§ **Set problem**
Restate word for word the lines beginning at the one that contains "const upperHeading = THREE.MathUtils.degToRad(padTurn);" and ending at the one that contains "imported = [obj"; include both and nothing else.

** begin Available data **

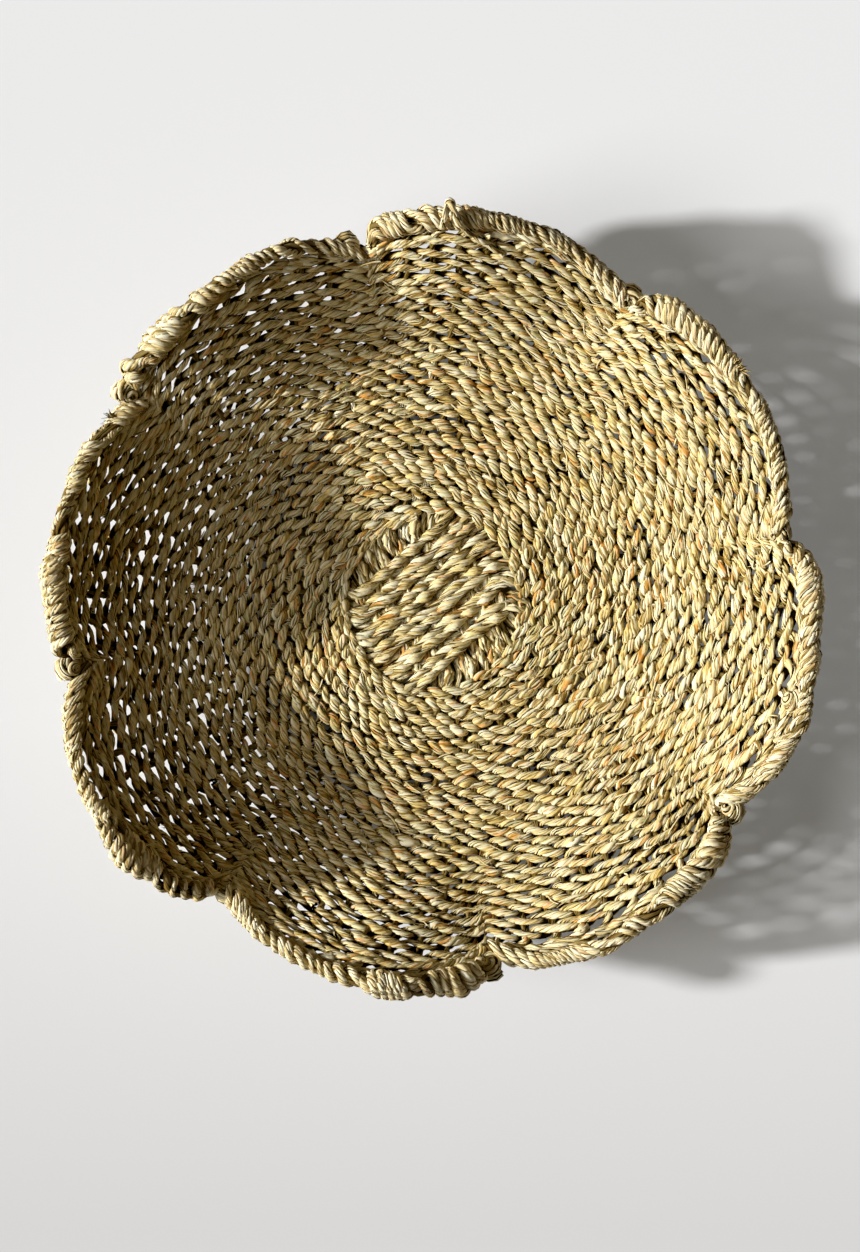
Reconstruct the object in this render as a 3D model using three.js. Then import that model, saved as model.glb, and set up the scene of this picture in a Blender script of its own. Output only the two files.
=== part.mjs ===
import * as THREE from "three";

// A twined seagrass bowl with a rim of eight petals, in millimetres and degrees.
// Z is up. The origin is on the floor, at the middle of the base.

// Cords
const weaverThickness = 2.5;
const stakeThickness = 2.3;
const stakeWidth = 3.3;
const layerGap = 0.45; // between a stake and the weavers inside and outside it
const sideGap = 0.3; // between stakes that lie side by side, and between rows of weaving
const endGap = 0.3; // between a cord's end and what it meets

// Base
const stakesPerGroup = 16; // two groups cross in the pad
const padCornerMargin = 3;
const padTurn = 34; // direction of the upper group
const fanLength = 12; // in which the stakes turn from straight to radial
const flatMargin = 14; // flat weaving past the fan, before the wall bends up

// Weaving
const rowCount = 21;
const baseRowPitch = 6.9;
const topRowPitch = 7.2;
const lengthsPerWeaver = 6;
const joinStagger = 0.5; // turns between the joins of the inner and the outer weaver
const tuckedTurn = 0.25; // part of a turn that is hidden in the weave at the first and last end

// Wall
const wallSlope = 46;
const slopeEase = 1.3; // 1 bends evenly, more bends sooner
const slopeSwing = 0.2; // steeper in the middle of a petal, flatter at a notch
const petalRise = 20; // more wall along the stake at a petal's peak than at a notch
const petalHold = 4; // higher keeps the petals' waves to the last rows
const petalSkew = 0.7; // under 1 moves the peak towards the thick end of the rim roll
const notchAngles = [11, 57, 101, 145, 190, 234, 279, 325];
const petalLean = [0, 3, 0, 0, 5, 3, 0, 0]; // further out at the peak of each petal

// Rim
const rollThickRadius = 6.2;
const rollThinRadius = 4.3;
const rollSeat = 0.4; // between the last row and a stake's end at a notch
const rollArch = 5; // more than that at a petal's middle, where loops of cord show
const knotRadius = 6.5;
const knotFlatness = 0.8;

// Fineness of the shapes
const facetsPerPetal = 4;
const profileSteps = 24;
const stakeSteps = 7;
const rollSteps = 10;
const rollSides = 8;
const knotSegments = 8;
const knotBands = 5;

const petalCount = notchAngles.length;
const stakeEnds = 4 * stakesPerGroup;
const stakePitch = stakeWidth + sideGap;
const padHalf = (stakesPerGroup * stakePitch) / 2;
const padRadius = padHalf * Math.SQRT2 + padCornerMargin;
const flatRadius = padRadius + fanLength + flatMargin;
const fanRow = fanLength / baseRowPitch;
const flatRow = (flatRadius - padRadius) / baseRowPitch;
const stakeLevel = weaverThickness + layerGap + stakeThickness / 2;
const crossingLift = (stakeThickness + layerGap) / 2;
const weaverDepth = stakeThickness / 2 + layerGap + weaverThickness / 2;

const strawColour = 0xc9b478;
const stakeColour = 0xb9a468;
const shadeColour = 0xa8935a;
const rimColour = 0xd2bd84;

function cordMaterial(colour) {
  return new THREE.MeshStandardMaterial({ color: colour, roughness: 0.85, metalness: 0 });
}

// Distance along a stake, from the middle of the base to the lower edge of a row.
function rowDistance(row) {
  return padRadius + baseRowPitch * row + ((topRowPitch - baseRowPitch) * row ** 2) / (2 * rowCount);
}

const wallLength = rowDistance(rowCount) - flatRadius;

function notchAngle(index) {
  const turns = Math.floor(index / petalCount);
  return notchAngles[index - turns * petalCount] + 360 * turns;
}

// A place around the bowl counts petals: whole numbers are notches.
function petalAt(place) {
  const index = Math.floor(place);
  const share = place - index;
  const degrees = THREE.MathUtils.lerp(notchAngle(index), notchAngle(index + 1), share);
  const angle = THREE.MathUtils.degToRad(degrees);
  const peak = Math.sin(Math.PI * (1 - share) ** petalSkew);
  const lean = petalLean[THREE.MathUtils.euclideanModulo(index, petalCount)];
  return { angle, peak, lean };
}

function slopeAt(beyondFlat, peak) {
  const share = Math.min(beyondFlat / wallLength, 1);
  const swing = 1 + slopeSwing * (peak - 0.5);
  return THREE.MathUtils.degToRad(wallSlope) * swing * (1 - (1 - share) ** slopeEase);
}

// A point of the bowl: a row and a distance past it along the stake, a place around, and a depth that is
// counted from the stakes' middle towards the inside.
function bowlPoint(row, past, place, depth) {
  const { angle, peak, lean } = petalAt(place);
  const climb = row / rowCount;
  const distance = rowDistance(row) + petalRise * climb ** petalHold * (peak - 0.5) + past;
  const beyond = Math.max(distance - flatRadius, 0);
  const step = beyond / profileSteps;
  let out = distance - beyond + lean * peak * climb ** 2;
  let up = stakeLevel;
  for (let i = 0; i < profileSteps; i++) {
    const slope = slopeAt((i + 0.5) * step, peak);
    out += Math.cos(slope) * step;
    up += Math.sin(slope) * step;
  }
  const slope = slopeAt(beyond, peak);
  out -= Math.sin(slope) * depth;
  up += Math.cos(slope) * depth;
  return new THREE.Vector3(out * Math.cos(angle), out * Math.sin(angle), up);
}

// The same point on the flat facets that all the woven pieces share, moved aside along its facet.
function facetPoint(row, past, place, depth, aside = 0) {
  const facet = Math.floor(place * facetsPerPetal);
  const start = bowlPoint(row, past, facet / facetsPerPetal, depth);
  const end = bowlPoint(row, past, (facet + 1) / facetsPerPetal, depth);
  const share = place * facetsPerPetal - facet + aside / start.distanceTo(end);
  return start.lerp(end, share);
}

// A closed solid through a row of sections. Each is a loop of points, right-handed about the way ahead.
function loft(sections) {
  const sides = sections[0].length;
  const last = (sections.length - 1) * sides;
  const faces = [];
  for (let ring = 0; ring < last; ring += sides) {
    for (let side = 0; side < sides; side++) {
      const a = ring + side;
      const b = ring + ((side + 1) % sides);
      faces.push(a, b, b + sides, a, b + sides, a + sides);
    }
  }
  for (let side = 1; side + 1 < sides; side++) {
    faces.push(0, side + 1, side, last, last + side, last + side + 1);
  }
  const geometry = new THREE.BufferGeometry().setFromPoints(sections.flat());
  geometry.setIndex(faces);
  geometry.computeVertexNormals();
  return geometry;
}

const bowl = new THREE.Group();

function addPiece(name, geometry, material) {
  const mesh = new THREE.Mesh(geometry, material);
  mesh.name = name;
  bowl.add(mesh);
}

// One length of a weaver: a flat spiral strip, whose turns lie edge to edge. Its first and last turns
// taper into the round before, so that the pad and the rim are level.
function weaverSection(turn, depth) {
  const place = turn * petalCount;
  const lower = THREE.MathUtils.clamp(turn - 1, 0, rowCount);
  const upper = THREE.MathUtils.clamp(turn, 0, rowCount);
  const near = depth - weaverThickness / 2;
  const far = depth + weaverThickness / 2;
  return [
    facetPoint(lower, sideGap / 2, place, near),
    facetPoint(lower, sideGap / 2, place, far),
    facetPoint(upper, -sideGap / 2, place, far),
    facetPoint(upper, -sideGap / 2, place, near),
  ];
}

function weaverLength(from, to, depth) {
  const facets = petalCount * facetsPerPetal;
  const endShare = (turn) => endGap / 2 / (2 * Math.PI * rowDistance(turn));
  const first = from + endShare(from);
  const last = to - endShare(to);
  const turns = [first];
  for (let facet = Math.floor(first * facets) + 1; facet < last * facets; facet++) {
    turns.push(facet / facets);
  }
  turns.push(last);
  return loft(turns.map((turn) => weaverSection(turn, depth)));
}

function addWeaver(name, depth, stagger, material) {
  const start = tuckedTurn;
  const end = rowCount + 1 - tuckedTurn;
  const joins = [start];
  for (let i = 1; i < lengthsPerWeaver; i++) {
    joins.push(THREE.MathUtils.lerp(start, end, i / lengthsPerWeaver) + stagger);
  }
  joins.push(end);
  for (let i = 0; i < lengthsPerWeaver; i++) {
    addPiece(`${name}_${i + 1}`, weaverLength(joins[i], joins[i + 1], depth), material);
  }
}

// Half of a stake, from the crossing in the pad to the rim. The sections turn right-handed about the way out.
function stakeHalf(slot, sidestep, heading, lift) {
  const place = (slot + 0.5) / (stakeEnds / petalCount);
  const half = stakeWidth / 2;
  const level = (x, y, z) => new THREE.Vector3(x, y, z).applyAxisAngle(new THREE.Vector3(0, 0, 1), heading);
  const section = (x, y, wideX, wideY, middle) =>
    [
      [-1, -1],
      [1, -1],
      [1, 1],
      [-1, 1],
    ].map(([side, face]) => level(x + side * wideX, y + side * wideY, middle + (face * stakeThickness) / 2));

  const crossingEdge = padHalf + sideGap;
  const bendX = Math.sqrt((padRadius - layerGap) ** 2 - (Math.abs(sidestep) + half) ** 2);
  const bend = level(bendX, sidestep, 0);
  const fanEnd = facetPoint(fanRow, 0, place, 0).setZ(0);
  const turning = new THREE.Vector3().subVectors(fanEnd, bend).angleTo(level(1, 0, 0)) * Math.sign(sidestep);
  const mitre = half / Math.cos(turning / 2);

  const sections = [
    section(crossingEdge, sidestep, 0, half, stakeLevel + lift),
    section(bendX, sidestep, -mitre * Math.sin(turning / 2), mitre * Math.cos(turning / 2), stakeLevel),
  ];
  const rows = [fanRow];
  for (let i = 0; i <= stakeSteps; i++) {
    rows.push(THREE.MathUtils.lerp(flatRow, rowCount, i / stakeSteps));
  }
  const topPast = rollSeat + rollArch * archShare(place);
  rows.forEach((row, i) => {
    const past = i === rows.length - 1 ? topPast : 0;
    const corner = (side, face) => facetPoint(row, past, place, (face * stakeThickness) / 2, side * half);
    sections.push([corner(-1, -1), corner(1, -1), corner(1, 1), corner(-1, 1)]);
  });
  return sections;
}

// Both halves of a stake make one cord that runs from rim to rim.
function addStakeGroup(name, firstSlot, heading, lift, material) {
  for (let i = 0; i < stakesPerGroup; i++) {
    const sidestep = (i - (stakesPerGroup - 1) / 2) * stakePitch;
    const ahead = stakeHalf(firstSlot + i, sidestep, heading, lift);
    const opposite = firstSlot + stakeEnds / 2 + stakesPerGroup - 1 - i;
    const behind = stakeHalf(opposite, -sidestep, heading + Math.PI, lift);
    const turned = behind.reverse().map(([a, b, c, d]) => [b, a, d, c]);
    addPiece(`${name}_${i + 1}`, loft([...turned, ...ahead]), material);
  }
}

// How far a petal's rim roll stands clear of the last row, from 0 at the notches to 1.
function archShare(place) {
  return Math.sin(Math.PI * (place - Math.floor(place)));
}

function rollRadius(share) {
  return THREE.MathUtils.lerp(rollThinRadius, rollThickRadius, THREE.MathUtils.smoothstep(share, 0.4, 0.8));
}

// The wrapped bundle along one petal, thin at its first notch and thick at the next one.
function rimRoll(petal) {
  const span = bowlPoint(rowCount, 0, petal, 0).distanceTo(bowlPoint(rowCount, 0, petal + 1, 0));
  const notchShare = (knotRadius + endGap) / span;
  const shares = [];
  for (let i = 0; i <= rollSteps; i++) {
    shares.push(THREE.MathUtils.lerp(notchShare, 1 - notchShare, i / rollSteps));
  }
  return loft(
    shares.map((share) => {
      const place = petal + share;
      const radius = rollRadius(share);
      const past = rollSeat + endGap + rollArch * archShare(place) + radius;
      const loop = [];
      for (let side = 0; side < rollSides; side++) {
        const around = (2 * Math.PI * (side + 0.5)) / rollSides;
        const reach = radius / Math.cos(Math.PI / rollSides);
        loop.push(bowlPoint(rowCount, past + reach * Math.sin(around), place, reach * Math.cos(around)));
      }
      return loop;
    }),
  );
}

function addRim(material) {
  for (let petal = 0; petal < petalCount; petal++) {
    addPiece(`rim_roll_${petal + 1}`, rimRoll(petal), material);
    const knot = new THREE.SphereGeometry(knotRadius, knotSegments, knotBands);
    knot.scale(1, 1, knotFlatness);
    const centre = bowlPoint(rowCount, rollSeat + endGap + knotRadius, petal, 0);
    knot.translate(centre.x, centre.y, centre.z);
    addPiece(`rim_knot_${petal + 1}`, knot, material);
  }
}

const upperHeading = THREE.MathUtils.degToRad(padTurn);
const lowerHeading = upperHeading + Math.PI / 2;
const upperSlot = Math.round((padTurn - notchAngles[0]) / (360 / stakeEnds)) - stakesPerGroup / 2;
const lowerSlot = upperSlot + stakesPerGroup;
addStakeGroup("upper_stake", upperSlot, upperHeading, crossingLift, cordMaterial(strawColour));
addStakeGroup("lower_stake", lowerSlot, lowerHeading, -crossingLift, cordMaterial(stakeColour));
addWeaver("inner_weaver", weaverDepth, joinStagger, cordMaterial(strawColour));
addWeaver("outer_weaver", -weaverDepth, 0, cordMaterial(shadeColour));
addRim(cordMaterial(rimColour));

export default bowl;
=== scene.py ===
import math
import random
from math import cos, pi, radians, sin, sqrt

import bpy
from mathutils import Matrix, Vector, noise


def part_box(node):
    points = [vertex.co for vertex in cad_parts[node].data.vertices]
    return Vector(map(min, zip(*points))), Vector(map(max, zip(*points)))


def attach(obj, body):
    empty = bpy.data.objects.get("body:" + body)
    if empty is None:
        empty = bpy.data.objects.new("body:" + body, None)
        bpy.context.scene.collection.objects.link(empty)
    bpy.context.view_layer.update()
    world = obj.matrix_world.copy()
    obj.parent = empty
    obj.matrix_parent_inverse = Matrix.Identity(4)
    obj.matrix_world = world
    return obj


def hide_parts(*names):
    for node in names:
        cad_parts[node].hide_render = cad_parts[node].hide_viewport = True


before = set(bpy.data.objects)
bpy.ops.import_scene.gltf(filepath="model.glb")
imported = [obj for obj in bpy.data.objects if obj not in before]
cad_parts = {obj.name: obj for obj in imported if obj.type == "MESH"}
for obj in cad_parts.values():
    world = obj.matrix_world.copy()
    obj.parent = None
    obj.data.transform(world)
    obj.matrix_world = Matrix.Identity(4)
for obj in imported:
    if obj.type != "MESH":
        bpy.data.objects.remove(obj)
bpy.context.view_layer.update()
print("frame loaded:", len(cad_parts), "nodes")

mm = 0.001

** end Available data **

§ **Full response**
const upperHeading = THREE.MathUtils.degToRad(padTurn);
const lowerHeading = upperHeading + Math.PI / 2;
const upperSlot = Math.round((padTurn - notchAngles[0]) / (360 / stakeEnds)) - stakesPerGroup / 2;
const lowerSlot = upperSlot + stakesPerGroup;
addStakeGroup("upper_stake", upperSlot, upperHeading, crossingLift, cordMaterial(strawColour));
addStakeGroup("lower_stake", lowerSlot, lowerHeading, -crossingLift, cordMaterial(stakeColour));
addWeaver("inner_weaver", weaverDepth, joinStagger, cordMaterial(strawColour));
addWeaver("outer_weaver", -weaverDepth, 0, cordMaterial(shadeColour));
addRim(cordMaterial(rimColour));

export default bowl;
=== scene.py ===
import math
import random
from math import cos, pi, radians, sin, sqrt

import bpy
from mathutils import Matrix, Vector, noise


def part_box(node):
    points = [vertex.co for vertex in cad_parts[node].data.vertices]
    return Vector(map(min, zip(*points))), Vector(map(max, zip(*points)))


def attach(obj, body):
    empty = bpy.data.objects.get("body:" + body)
    if empty is None:
        empty = bpy.data.objects.new("body:" + body, None)
        bpy.context.scene.collection.objects.link(empty)
    bpy.context.view_layer.update()
    world = obj.matrix_world.copy()
    obj.parent = empty
    obj.matrix_parent_inverse = Matrix.Identity(4)
    obj.matrix_world = world
    return obj


def hide_parts(*names):
    for node in names:
        cad_parts[node].hide_render = cad_parts[node].hide_viewport = True


before = set(bpy.data.objects)
bpy.ops.import_scene.gltf(filepath="model.glb")
imported = [obj for obj in bpy.data.objects if obj not in before]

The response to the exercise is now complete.